Yellow Fever vaccine isn’t required for travel to Zimbabwe. However, because we will be landing in Niarobi, Kenya, and spending the night there, we have to have it. The vaccination is good for 10 years.
The polio booster is a one-time thing that we need and is good for the rest of our life. Sure, we all got one as a child, but apparently that wears off and we need an adult booster.
Typhiod vaccine is good for two years. There are two options for this: the injection-$75, or oral medication-$54. With my schedule, I thought that it was worth the extra $21 to not have to remember to take the pills. I’ve forgotten how many doses are in the oral medication.
I did the Twinrix shot for Hepatitis A and hepatitis B. This is a combination shot for both. There are 3 shots as part of this. I need to go back in 30-days to get the second one, and then in six months for the last one. (Yes, I know that the trip will before the last shot, but that doesn’t seem to be a problem.) The immunization lasts for life.

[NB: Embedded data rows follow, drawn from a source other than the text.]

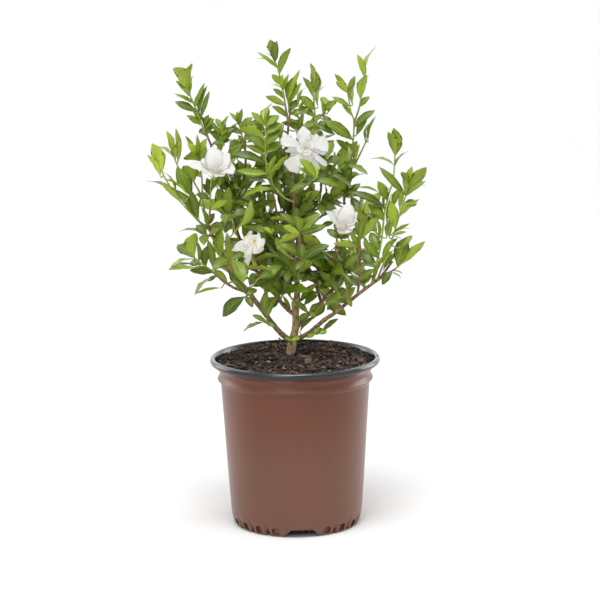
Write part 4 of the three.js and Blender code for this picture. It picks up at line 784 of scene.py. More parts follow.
def anther_paint():
    paint = Paint("anther", 0.75, 0.2)
    grain = paint.range(paint.noise(1500, 3), 0.35, 0.65)
    paint.colour(paint.mix(grain, "d6a228", "f2cb52"))
    paint.bump(grain, 0.5, 0.15)
    return paint.material


def scrap_paint():
    paint = Paint("dry_scale", 0.7, 0.3)
    grain = paint.noise(500, 4)
    paint.colour(paint.blend(grain, 0.35, 0.65, "67392a", "ad6c42"))
    paint.bump(grain, 0.5, 0.3)
    return paint.material


def soil_paint():
    paint = Paint("potting_mix", 0.9, 0.25)
    grain = paint.noise(520, 8)
    clod = paint.noise(190, 6)
    # Partly the mix's own dark and light bits, partly painted light: the colour follows the bump,
    # so its hollows are painted near black shade and its raised grains get a painted highlight.
    colour = paint.blend(clod, 0.4, 0.6, "0d0907", "40312a")
    colour = paint.blend(grain, 0.54, 0.68, colour, "92806f", 0.9)
    paint.colour(paint.blend(paint.noise(900, 3), 0.7, 0.77, colour, "a8927c", 0.6))
    paint.bump(paint.plus(grain, clod), 1.0, 2.6)
    return paint.material


def crumb_paint():
    paint = Paint("soil_crumb", 0.85, 0.3)
    age = paint.tone()[0]
    grain = paint.noise(600, 5)
    dark = paint.blend(grain, 0.35, 0.65, "0d0908", "3b2e28")
    chip = paint.blend(grain, 0.35, 0.65, "46342b", "86705f")
    pale = paint.blend(grain, 0.3, 0.7, "a38a6a", "dccbb0")
    paint.colour(paint.blend(age, 0.65, 0.8, paint.blend(age, 0.25, 0.45, dark, chip), pale))
    paint.bump(grain, 0.9, 0.9)
    return paint.material


def pot_paint():
    paint = Paint("pot_outside", 0.38)
    height = paint.height()
    cloud = paint.noise(9, 3)
    speck = paint.noise(1100, 3)
    low = paint.blend(cloud, 0.3, 0.7, "663e2c", "6c4330")
    high = paint.blend(cloud, 0.3, 0.7, "612e16", "67331a")
    colour = paint.blend(height, 0.08, 0.19, low, high)
    colour = paint.blend(speck, 0.64, 0.75, colour, "866050", 0.14)
    dust = paint.times(paint.range(height, 0.002, 0.02, 0.25, 0), paint.noise(120, 4))
    paint.colour(paint.mix(dust, colour, "8d7666"))
    paint.set("Roughness", paint.range(cloud, 0.3, 0.7, 0.29, 0.35))
    paint.bump(speck, 0.03, 0.2)
    return paint.material


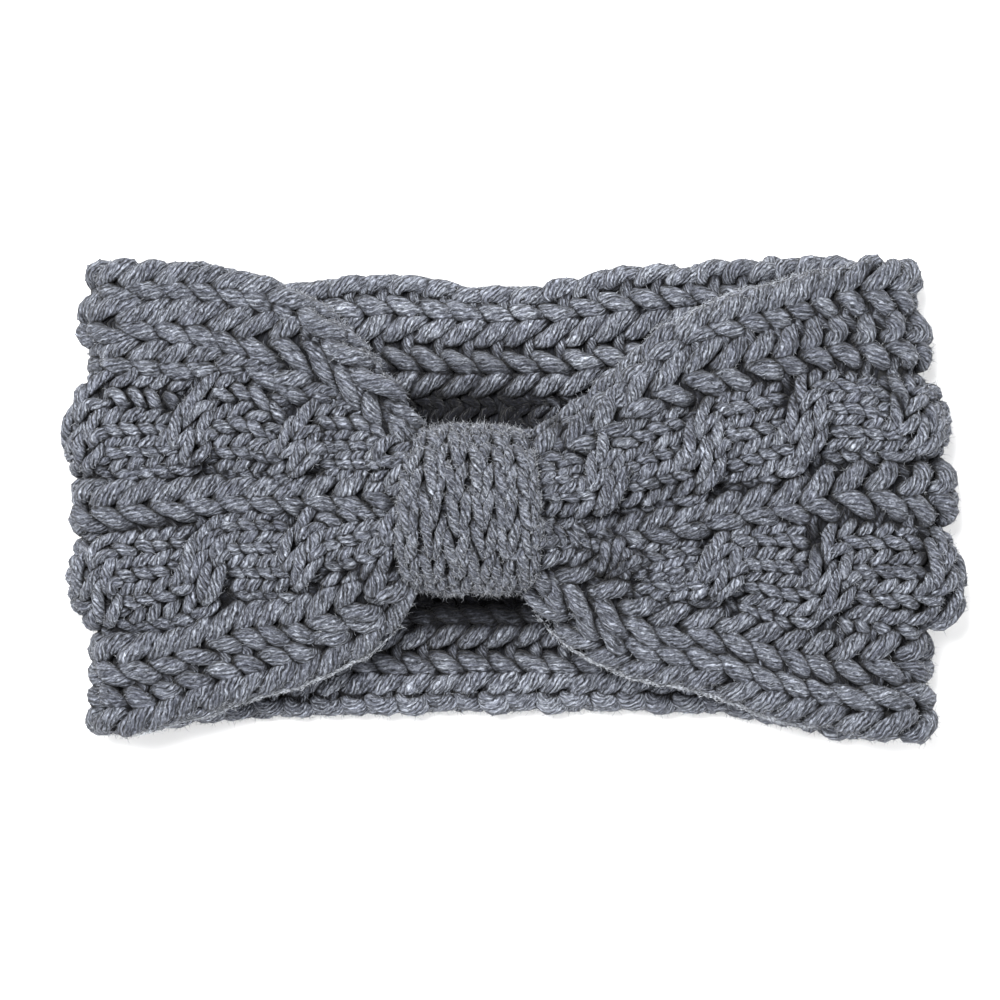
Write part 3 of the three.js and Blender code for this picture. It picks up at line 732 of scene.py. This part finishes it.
def ground_ring():
    """The closed inner layer of the knit, hidden behind the loops."""
    step_s, step_t = 8, 8
    ti = np.arange(14, len(T_AXIS) - 13, step_t)
    si = np.arange(0, len(S_AXIS), step_s)[:-1]
    out = POINT[np.ix_(si, ti)] + 0.9 * NORMAL[np.ix_(si, ti)]
    inn = POINT[np.ix_(si, ti)] - 0.9 * NORMAL[np.ix_(si, ti)]
    ring = np.concatenate([out, inn[:, ::-1]], axis=1)
    rows, n = ring.shape[:2]
    i, k = np.meshgrid(np.arange(rows), np.arange(n), indexing="ij")
    a, b = i * n + k, i * n + (k + 1) % n
    c, d = ((i + 1) % rows) * n + (k + 1) % n, ((i + 1) % rows) * n + k
    quads = np.stack([a, b, c, d], -1).reshape(-1, 4)
    data = np.stack([(quads % n) / 10.0, (quads // n) * 3.0, quads * 0.0], -1)
    # its low fixed openness darkens it all over as painted shade
    return {"verts": ring.reshape(-1, 3), "quads": quads, "data": data.reshape(-1, 3),
            "caps": np.zeros((0, 4), int), "open": np.full(rows * n, 0.2), "lay": np.zeros(rows * n), "lift": np.zeros(rows * n)}


def wrap_ring():
    """The same for the wrap."""
    phi = 2 * np.pi * np.arange(40) / 40
    c = np.linspace(-0.95, 0.95, 11)
    rise = np.concatenate([np.full(11, 1.3), np.full(11, 0.3)])
    cc = np.concatenate([c, c[::-1]])
    ring = on_wrap(np.broadcast_to(cc, (40, 22)), np.broadcast_to(phi[:, None], (40, 22)), np.broadcast_to(rise, (40, 22)))
    i, k = np.meshgrid(np.arange(40), np.arange(22), indexing="ij")
    a, b = i * 22 + k, i * 22 + (k + 1) % 22
    c2, d = ((i + 1) % 40) * 22 + (k + 1) % 22, ((i + 1) % 40) * 22 + k
    quads = np.stack([a, d, c2, b], -1).reshape(-1, 4)
    data = np.stack([(quads % 22) / 10.0, (quads // 22) * 2.4, quads * 0.0], -1)
    # its low fixed openness darkens it all over as painted shade
    return {"verts": ring.reshape(-1, 3), "quads": quads, "data": data.reshape(-1, 3),
            "caps": np.zeros((0, 4), int), "open": np.full(880, 0.25), "lay": np.zeros(880), "lift": np.zeros(880)}


ground_part, wrap_part = ground_ring(), wrap_ring()
set_openness([ground_part, wrap_part])
pieces = [make_mesh(name, sets) for name, sets in plan.items()]
wrap_piece = pieces.pop()


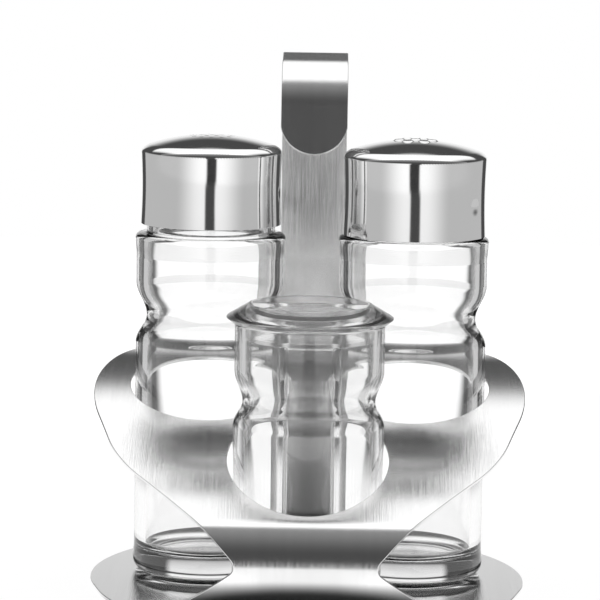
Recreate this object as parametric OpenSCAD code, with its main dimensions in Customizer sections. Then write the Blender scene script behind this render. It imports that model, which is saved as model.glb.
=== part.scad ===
// Table stand for condiments: one bent steel sheet, a strap handle, two shakers and a toothpick jar.
// Millimetres. X is to the right, Y is away from the viewer, Z is up.
// The origin is on the table, under the middle of the round base.

/* [Bent sheet] */
// Thickness of the stand's steel sheet
sheet = 1; // [0.8:0.1:1.2]
// Radius of the round base
base_r = 64.5; // [63.5:0.5:66]
// Outer radius of the bend between the base and the tray
bend_r = 16; // [14:0.5:17]
// Slope of the tray where it leaves the bend, degrees
tray_slope = 30.5; // [28:0.5:32]
// Radius of the tray's long, gentle curve
tray_arc_r = 255; // [240:5:280]
// Slope of the tray where its back part starts to level out, degrees
tray_back_slope = 10; // [8:0.5:11]
// Radius of the tray's outline, seen from above
tray_r = 64.2; // [63:0.1:67]
// From the base's centre back to the centre of the tray's outline
tray_centre_y = 7; // [5:0.5:8]
// From the base's back edge forward to the tray's straight back edge
tray_back_gap = 19.5; // [18:0.5:21]
// Rounding of the tray's two back corners
tray_corner_r = 10; // [4:1:12]

/* [Neck of the sheet] */
// Half the width of the sheet at its narrow neck
neck_half_w = 20.2; // [18:0.2:24]
// Rounding of the neck
neck_round = 2.5; // [1.5:0.5:4]
// Angle of the sheet's edges above the neck, degrees
neck_up_angle = 41; // [38:1:43]
// Angle of the sheet's edges below the neck, degrees
neck_low_angle = 54.5; // [53:0.5:56]
// How far above the front of the bend the neck lies, degrees
neck_turn = 3; // [0:1:6]
// Rounding of the tray's two front shoulders
tray_shoulder_r = 48; // [40:1:50]
// Rounding of the base's two front shoulders
base_shoulder_r = 70; // [60:1:72]

/* [Handle] */
// Width of the handle's strap
strap_w = 20; // [17:0.5:20]
// Thickness of the strap
strap_t = 1.5; // [1.2:0.1:1.8]
// Free space between the tray's back edge and the strap
strap_gap = 6.5; // [6:0.5:8]
// Height of the top of the handle above the table
handle_h = 154.6; // [154:0.2:164]
// Outer radius of the hook's back bend
hook_back_r = 6.5; // [5:0.5:8]
// How far the hook's top slopes down to the front, degrees
hook_top_slope = 11; // [8:1:13]
// Length of the hook's straight top
hook_top_len = 7; // [5:0.5:8]
// Outer radius of the hook's wide front bend
hook_front_r = 21; // [18:1:22]
// Slope of the hook where the wide bend ends, degrees
hook_front_slope = 48; // [44:1:50]
// Outer radius of the bend above the hook's tongue
hook_leg_r = 14; // [12:1:16]
// Slope of the hook's tongue, degrees
hook_leg_slope = 78; // [76:1:80]
// Height of the tip of the hook's tongue above the table
hook_tip_h = 125.3; // [120:0.5:132]
// Length of the strap's foot along the base
foot_len = 15; // [13:0.5:18]
// Inner radius of the bend above the strap's foot
foot_bend_r = 2; // [1.5:0.5:3]
// Radius of a rivet's shank
rivet_r = 1.6; // [1.2:0.1:2]
// Radius of a rivet's low round head
rivet_head_r = 2.8; // [2.4:0.1:3.4]
// Height of a rivet's head
rivet_head_h = 0.9; // [0.7:0.1:1.2]
// Distance between the two rivets
rivet_spacing = 10; // [8:0.5:11]

/* [Shakers] */
// From the middle of the stand out to each shaker
shaker_x = 30.2; // [29.8:0.1:30.6]
// From the base's centre back to both shakers
shaker_y = 10; // [9:0.5:11]
// Radius of a shaker's glass body
glass_r = 22.1; // [21.5:0.1:22.2]
// Radius of the glass at its heel and shoulder, where it is widest
glass_rim_r = 22.4; // [22.2:0.1:22.5]
// Thickness of the glass wall
glass_wall = 3.4; // [2.6:0.1:3.8]
// Thickness of the glass bottom
glass_floor = 6; // [4:0.5:8]
// Height of the shaker's shoulder above its foot
glass_h = 101.6; // [98:0.2:103]
// Rounding of the heel and of the shoulder
glass_round = 3.4; // [2.4:0.2:4]
// Radius of the waist pressed into the glass
waist_r = 18.9; // [18:0.1:20]
// From the shoulder down to the waist's narrowest ring
waist_drop = 24.6; // [22:0.2:31]
// Height of the part of the waist above its narrowest ring
waist_up = 10; // [8:0.5:12]
// Height of the part of the waist below its narrowest ring
waist_low = 8; // [7:0.5:10]
// Radius of the neck under the cap
neck_r = 19.1; // [18.4:0.1:19.2]
// Thickness of the neck's wall
neck_wall = 2.4; // [1.8:0.1:2.8]
// Height of the neck above the shoulder
neck_h = 17.6; // [15:0.2:18]
// Free space between a shaker and the rim of its hole in the tray
shaker_hole_gap = 1; // [0.9:0.1:1.4]

/* [Caps] */
// Thickness of a cap's steel
cap_wall = 0.6; // [0.4:0.1:0.7]
// Outer radius of the left cap
left_cap_r = 20.9; // [20.8:0.1:21.4]
// Height of the left cap's top above the shoulder of its shaker
left_cap_top = 29.2; // [28.6:0.2:31]
// Height of the left cap's lower edge above the shoulder
left_cap_edge = 2.8; // [2:0.2:4]
// Outer radius of the right cap
right_cap_r = 21.3; // [20.9:0.1:21.6]
// Height of the right cap's top above the shoulder of its shaker
right_cap_top = 28.6; // [28.2:0.2:31]
// Height of the right cap's lower edge above the shoulder
right_cap_edge = 0.3; // [0.3:0.1:1.5]
// Radius of the ball that a cap's domed top belongs to
cap_ball_r = 64; // [50:1:80]
// Rounding of the edge of the domed top
cap_round = 3.4; // [2.4:0.2:4]
// How far a cap's side is drawn in at half its height
cap_waist = 0.3; // [0.1:0.05:0.5]
// Radius of the pressed dimples that grip the neck
dimple_r = 2.2; // [1.8:0.1:2.6]
// Depth of a dimple
dimple_d = 0.8; // [0.6:0.05:0.85]
// Height of the dimples above the lower edge of a cap
dimple_h = 9.5; // [8:0.5:11]
// Direction of the left cap's first dimple, degrees from the right
left_dimple_turn = -8; // [-20:1:20]
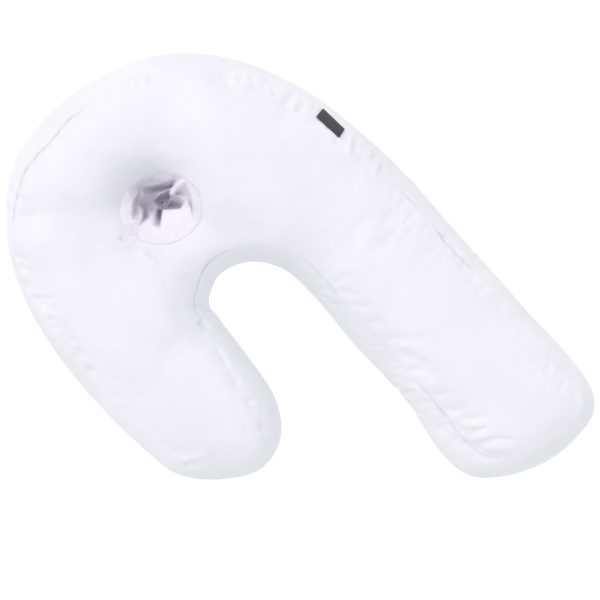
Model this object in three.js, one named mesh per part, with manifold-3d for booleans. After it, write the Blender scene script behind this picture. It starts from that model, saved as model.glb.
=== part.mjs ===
// A J-shaped side-sleeper body pillow, lying on its back.
//
// The case is boxed: a face panel and a back panel of one outline, with a side band sewn between
// them. The short leg, the head and the long leg are one filled solid. An ear well goes through
// the head, lined with a tube of the same cloth that the filling squeezes into folds.
//
// Millimetres, +Z up. The origin is on the surface that the pillow lies on, under the middle of
// its bounding box. The face looks up, +X runs across towards the long leg, and +Y towards the head.

import * as THREE from 'three';
import { mergeVertices } from 'three/addons/utils/BufferGeometryUtils.js';
import Module from 'manifold-3d';

const wasm = await Module();
wasm.setup();

// ---------------------------------------------------------------- driving dimensions

const BAND_WIDTH = 112; // side band, seam to seam, measured along the cloth
const LEG_THICK = 155; // thickness of a leg, before the floor presses it
const PRESSED = 8; // how much of the back panel's crown the pillow's weight presses flat
const SEAM_DRAW = 2.5; // how deep the stitching draws the two long seams in
const SEAM_DRAW_INSET = 15; // inset of a seam at which it is drawn in by all of SEAM_DRAW
const PIECE_GAP = 0.4; // clearance between two pieces that touch
const SLIGHTEST = 1; // least thickness of a section, next to the pillow's ends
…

The cost of each shot is $98. When I return for my second and third shots the office visit will be $51 with an extra $22 because I’m getting a shot. That brings the cost of each of those visits to $171. I could have gotten separate shots for hepatitis A (2 shots) and hepatitis B (3 shots) for $89 each, but that would have turned out to be much more expensive in the long run.
There are three options for Malaria. They are all pill options and are taken before, during, and after the trip. I chose the Malarone pills which was $95 for 19 pills. I’ll start taking them one a day, beginning the day before I leave, and then continue taking them for 7 days after I return. I don’t remember the names of the other options, but they were $83 and $14. These options had greater chances for side effects and also longer dosage schedules. I opted for the Malarone for both of these reasons.
They also give you a yellow card that has your immunization record to keep with your passport. This may be needed if you’re chosen for a random screening as you go through customs. Without the proper immunization record, some countries won’t allow you to enter.
They warned me that I might feel a little sick today, but I seem to feel fine. The only side effect for me was some insomnia last night, which they had also warned me about.
Vonda was really good in giving me some extra tips as well. Here are her tips that I wrote down, and that I remember:
- Take plenty of Imodium A-D for diarrhea.
- Only drink bottled water.
- Take Gatorade powder packets to mix with bottled water. We’ll be seating a lot and will need this for a boost.
- Take peanut butter crackers, peanuts, trail mix, and other snacks that we know we can stomach because our stomachs will be off schedule by several hours and the diet there will be quite different as well.
- Don’t eat any salads or uncooked fruit and vegetables. They will have been washed with the local water which may make us sick.
- Make sure that anything you eat is cooked well and still piping hot when served.
- In a restaurant, ask for cold canned soft drinks, and wash the can with bottled water before drinking from it. Along these lines, don’t drink anything with ice in it because the ice will be made from local water.
- Don’t eat or drink any diary products unless we purchase them in a store, they are sealed, and they say that they have been pasteurized.
- Go to Gander Mountain or Dick’s sporting goods to buy our insect repellant. Tell them we’re going to Zimbabwe and we need something really strong. She actually gave me a sheet explaining products with DEET and how to use them safely.